Educated at the University of California, Berkeley — where he received his Ph.D. in biophysics at the age of 23 — Prof. Bialek did postdocs at the University of Groningen in the Netherlands and the Institute for Theoretical Physics in Santa Barbara, then joined the faculty of UC Berkeley in 1986. In 1990, he joined the newly established NEC Research Institute (now the NEC Laboratories) at Princeton, becoming an institute fellow in 1999. He currently serves as John Archibald Wheeler/Battelle Professor in Physics at Princeton.

Prof. Bialek’s research interests cover a wide variety of theoretical problems at the intersection of physics and biology, from the dynamics of individual biological molecules to learning and cognition. He is perhaps best known for his work on coding and computation in the brain where, in close collaboration with experimentalists, he has shown how abstract mathematical ideas about signals, noise and information flow can be brought into direct contact with quantitative data on real neurons. This work has led to the demonstration that at least some aspects of brain function can be understood as nearly optimal strategies for dealing with the complex, dynamic signals that come to us through our senses, approaching fundamental physical limits to reliability and precision. Along the way to these results, Prof. Bialek and his collaborators discovered how to “read the neural code” in relatively simple nervous systems, such as the visual system of the fly, building a dictionary that translates between the sequences of electrical pulses generated by neurons and the sensory stimuli in the outside world. Unexpectedly, these ideas have found their way into current efforts by biomedical engineers to build prosthetic devices driven by neural signals. More recently, Prof. Bialek has been interested in connecting theoretical ideas of noise and information flow to a very different class of biological processes: the regulation of gene expression during the course of embryonic development.

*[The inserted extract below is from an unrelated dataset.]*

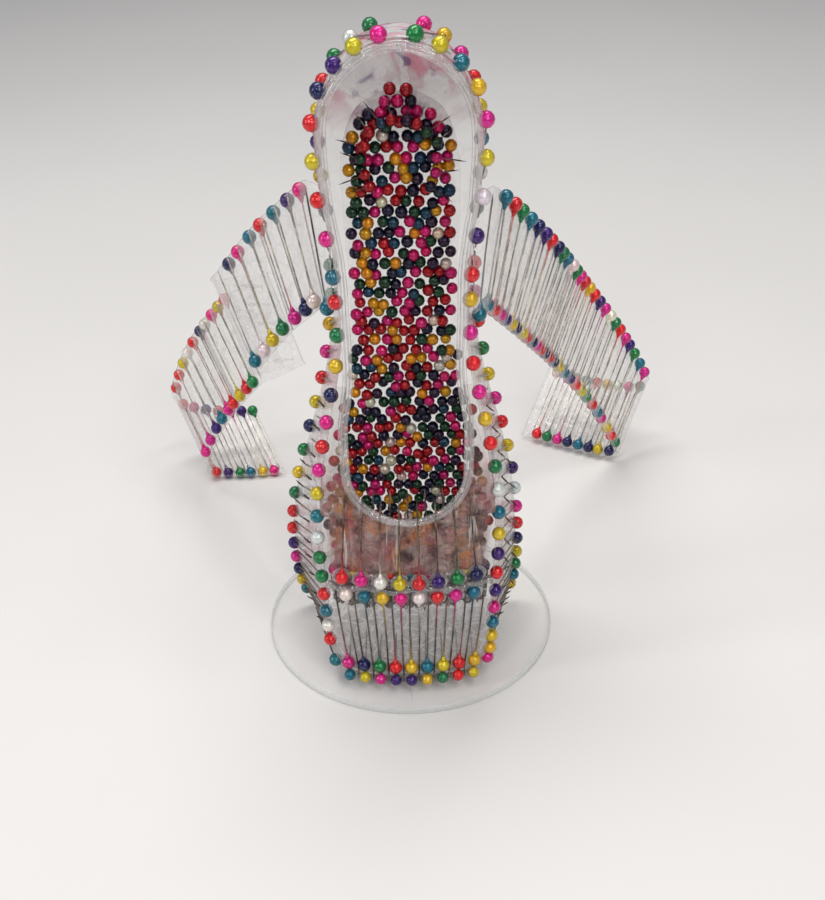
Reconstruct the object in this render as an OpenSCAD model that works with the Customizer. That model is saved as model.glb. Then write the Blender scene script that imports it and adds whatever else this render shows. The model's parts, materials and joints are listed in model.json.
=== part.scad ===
// A ballet pointe shoe made of clear film and glass-headed pins, standing on its toe on a clear disc,
// with two film ribbons that fold down behind it. Millimetres, +Z up, the opening faces -Y.

/* [Base] */
// Diameter of the clear disc
disc_d = 120; // [110:1:150]
// Thickness of the clear disc
disc_t = 3; // [2:0.5:5]

/* [Shoe] */
// Back face of the shoe, where the sole film lies
sole_y = 12; // [11:0.5:15]
// Front plane of the shoe, where the vamp edges and the heel rim lie
rim_y = -38; // [-41:0.5:-37]
// How far the vamp bows out in front of its edges
vamp_crown = 5; // [3:0.5:7]
// Thickness of the film that the shoe is made of
film_t = 1; // [0.8:0.1:1.2]
// Height where the two tiers of the vamp meet
seam_z = 49; // [46:1:52]
// Height of the lowest point of the opening
throat_z = 80; // [78:1:84]

/* [Pins] */
// Length of a pin from the head's centre to the tip
pin_l = 38; // [36:0.5:39]
// Diameter of a pin's shaft
shaft_d = 0.7; // [0.5:0.05:0.8]
// Diameter of the heads on the outside of the shoe
head_d = 4.6; // [4:0.1:5]
// Diameter of the heads inside the shoe
insole_head_d = 3.9; // [3.6:0.1:4]
// Spacing of the heads along a row of the insole
insole_pitch = 4.3; // [4.2:0.1:5]
// Length of the bent tips
hook_l = 4; // [3:0.5:5]

/* [Ribbons] */
// Width of a ribbon's film
ribbon_w = 41; // [41:0.5:44]
// Spacing of the pins along the right ribbon
right_pitch = 4; // [3.6:0.1:5]
// Spacing of the pins along the left ribbon
left_pitch = 4.8; // [4.4:0.1:6]
// Spacing of the pins along the folded tails
tail_pitch = 2.9; // [2.9:0.1:4]

/* [Hidden] */

film = [0.93, 0.92, 0.92, 0.5];
edge_film = [0.97, 0.97, 0.98, 0.6];
glass = ["deeppink", "crimson", "gold", "teal", "seagreen", "navy", "indigo", "ivory"];

// Outline of the back edge of the shoe, from the toe to the heel: half width and height
BACK = [
    [40, 3.6], [44, 12], [46, 26], [46, 44], [43, 66], [36.5, 92], [29.5, 118],
    [25.5, 146], [25.5, 174], [27, 200], [24, 221], [14, 234.5], [0, 239]
];
// Outline of the front edge, station by station beside the back edge
FRONT = [
    [27.5, 3.6], [30, 14], [31, 30], [32, 50], [32.5, 72], [31, 96], [26.5, 120],
    [21.5, 147], [21.5, 176], [25, 203], [24.5, 227], [14.5, 241.5], [0, 247]
];
// Half width and height of the insole, from toe to heel
INSOLE = [
    [20, 20], [29, 26], [34, 44], [34, 62], [30, 84], [23.5, 108], [20, 132],
    [19.5, 156], [20.5, 180], [20, 200], [15, 214], [6, 220]
];
// Half width and height of the opening above the throat
OPENING = [
    [22, 100], [22, 118], [19.5, 136], [19.5, 158], [20, 178], [23.2, 203], [22.8, 226],
    [13.5, 239.5], [0, 244.5]
];
TOE_END = 4.6;      // station where the toe side meets the quarter
QUARTER_END = 9;    // station where the quarter meets the heel cup
LAST = len(BACK) - 1;

// Ribbons: points along the lower edge, and the direction of the pin at each, up across the film
RIGHT_EDGE = [
    [27, -12, 150], [35, 6, 136], [49, 36, 111], [66, 72, 80], [88, 102, 43], [103, 119, 13],
    [107, 123, 4], [99, 125, 2], [80, 135, 2], [60, 147, 2]
];
RIGHT_PIN = [
    [0.12, 0.34, 0.93], [0.22, 0.44, 0.87], [0.33, 0.52, 0.79], [0.36, 0.56, 0.75], [0.37, 0.57, 0.73],
    [0.4, 0.56, 0.73], [0.4, 0.6, 0.7], [0.38, 0.66, 0.65], [0.4, 0.7, 0.59], [0.4, 0.7, 0.59]
];
RIGHT_FOLD = 5.5;   // place along the right ribbon where it folds back
LEFT_EDGE = [
    [-27, -13, 154], [-33, 0, 143], [-44, 12, 129], [-57, 26, 109], [-62, 34, 101], [-58, 41, 98], [-50, 45, 98]
];
LEFT_PIN = [
    [-0.14, 0.34, 0.93], [-0.25, 0.39, 0.89], [-0.3, 0.42, 0.86], [-0.35, 0.45, 0.82],
    [-0.36, 0.46, 0.81], [-0.36, 0.47, 0.8], [-0.36, 0.48, 0.8]
];
LEFT_FOLD = 3.6;    // place along the first left length where it folds back
SECOND_EDGE = [
    [-42, 50, 97], [-55, 57, 87], [-64, 65, 79], [-84, 92, 46], [-97, 104, 19],
    [-99, 110, 6], [-93, 113, 2], [-80, 113, 2], [-62, 115, 2]
];
SECOND_PIN = [
    [-0.36, 0.5, 0.79], [-0.38, 0.5, 0.78], [-0.4, 0.51, 0.76], [-0.42, 0.5, 0.75], [-0.4, 0.5, 0.77],
    [-0.4, 0.56, 0.72], [-0.4, 0.66, 0.63], [-0.4, 0.76, 0.51], [-0.4, 0.8, 0.45]
];
TAIL_FOLD = 4.5;    // place along the second left length where it folds back
fold_gap = 0.03;    // half the gap left at a fold, in steps along the ribbon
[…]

Because cross-disciplinary interaction has been so crucial to his own work, Prof. Bialek has made efforts to bring this style of science to a broader audience, and has established several courses designed to bring scientists together. At Princeton, he developed a radically new, integrated science course for freshmen that unifies the teaching of physics, chemistry and biology. “Collaborative interactions, whether between theoreticians or between theorists and experimentalists, require an openness and familiarity that allows everyone to admit ignorance and to collaborate not just in the search for answers but in the formulation of the questions,” Prof. Bialek says.

University president Paul Nurse has been interested in attracting scientists for short-term and/or part-time appointments for some time, and outlined plans to do so in the university’s strategic plan in 2005. Prof. Bialek, whose research interests support and further the work of theoretical physicists and others already at Rockefeller, is the first appointment, one that has received enthusiastic support from a diverse group of faculty. He will be at Rockefeller one day a week during the regular academic year and will spend one summer month on campus. “Bill’s time at Rockefeller will expand the university’s knowledge base in more theoretical studies, a goal we have been working toward for some time. Many faculty members have shown unequivocal support for his appointment here and I am certain his association will be a fruitful one,” says Dr. Nurse.

“The difference between momentary interactions and lasting collaborations is the difference, if you will, between being a tourist and having a second home,” says Prof. Bialek. “My goals as visiting professor are to expand my own intellectual horizons and to contribute to the growth of a like-minded scientific community. Rockefeller seems an ideal place to try this.”